→ **The problem**
Copy out every line exactly as given.

→ **Data provided**
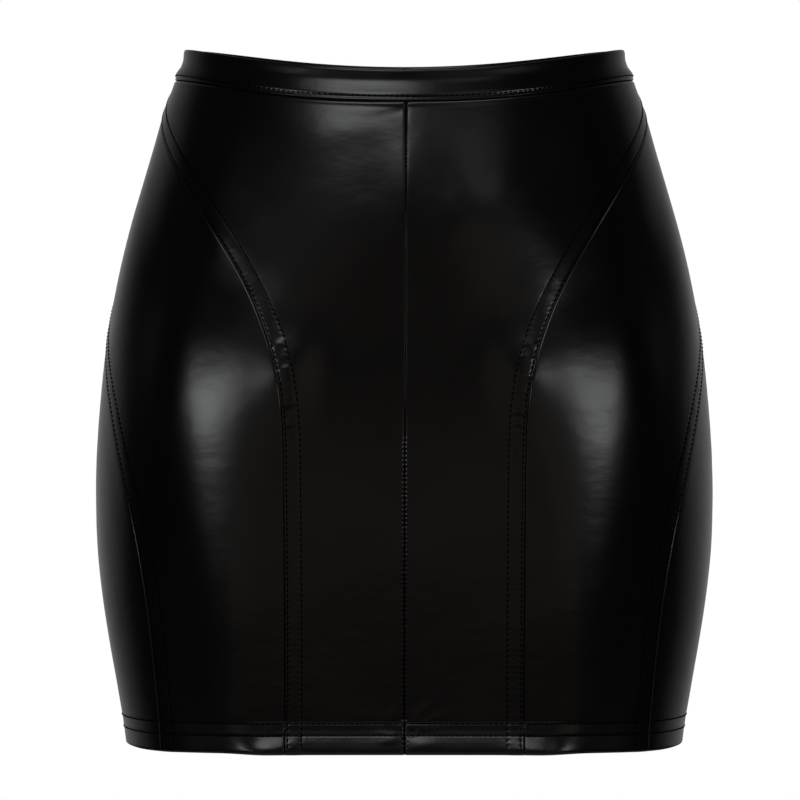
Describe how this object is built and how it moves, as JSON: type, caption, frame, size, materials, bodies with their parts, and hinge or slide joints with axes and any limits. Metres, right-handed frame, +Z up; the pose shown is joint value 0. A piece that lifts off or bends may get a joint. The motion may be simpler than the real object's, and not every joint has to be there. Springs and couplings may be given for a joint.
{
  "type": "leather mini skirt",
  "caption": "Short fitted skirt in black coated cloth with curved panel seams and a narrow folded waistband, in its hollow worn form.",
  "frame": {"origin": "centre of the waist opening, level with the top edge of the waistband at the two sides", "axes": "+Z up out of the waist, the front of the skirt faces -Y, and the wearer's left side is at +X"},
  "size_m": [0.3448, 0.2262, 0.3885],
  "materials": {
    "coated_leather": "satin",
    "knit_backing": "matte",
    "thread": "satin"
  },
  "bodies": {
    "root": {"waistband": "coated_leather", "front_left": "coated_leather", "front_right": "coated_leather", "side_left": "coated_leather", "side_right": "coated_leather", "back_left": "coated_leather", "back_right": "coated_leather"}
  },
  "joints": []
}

→ **Written response**
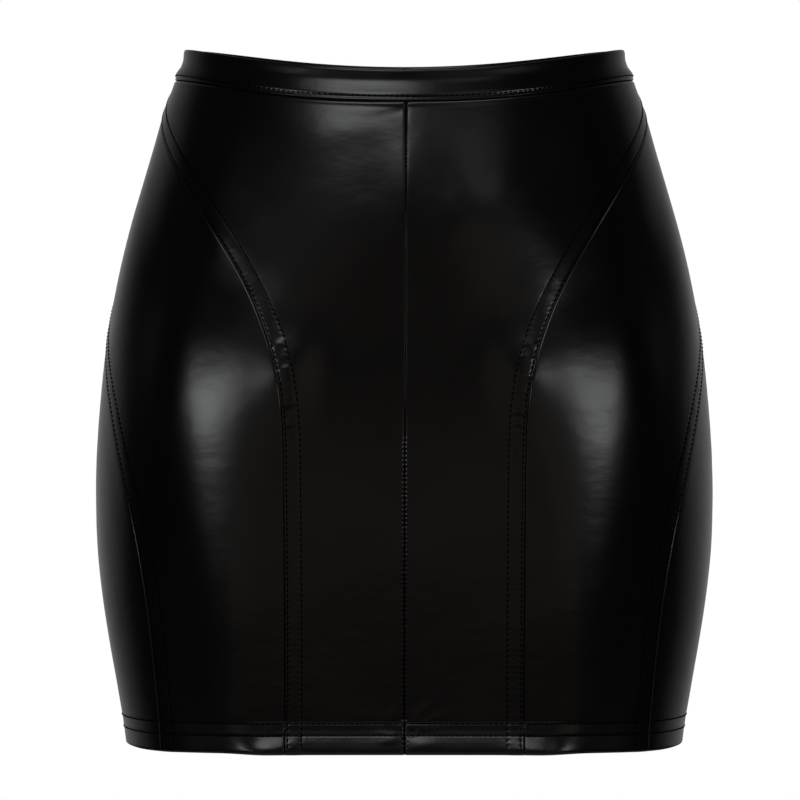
Describe how this object is built and how it moves, as JSON: type, caption, frame, size, materials, bodies with their parts, and hinge or slide joints with axes and any limits. Metres, right-handed frame, +Z up; the pose shown is joint value 0. A piece that lifts off or bends may get a joint. The motion may be simpler than the real object's, and not every joint has to be there. Springs and couplings may be given for a joint.
{
  "type": "leather mini skirt",
  "caption": "Short fitted skirt in black coated cloth with curved panel seams and a narrow folded waistband, in its hollow worn form.",
  "frame": {"origin": "centre of the waist opening, level with the top edge of the waistband at the two sides", "axes": "+Z up out of the waist, the front of the skirt faces -Y, and the wearer's left side is at +X"},
  "size_m": [0.3448, 0.2262, 0.3885],
  "materials": {
    "coated_leather": "satin",
    "knit_backing": "matte",
    "thread": "satin"
  },
  "bodies": {
    "root": {"waistband": "coated_leather", "front_left": "coated_leather", "front_right": "coated_leather", "side_left": "coated_leather", "side_right": "coated_leather", "back_left": "coated_leather", "back_right": "coated_leather"}
  },
  "joints": []
}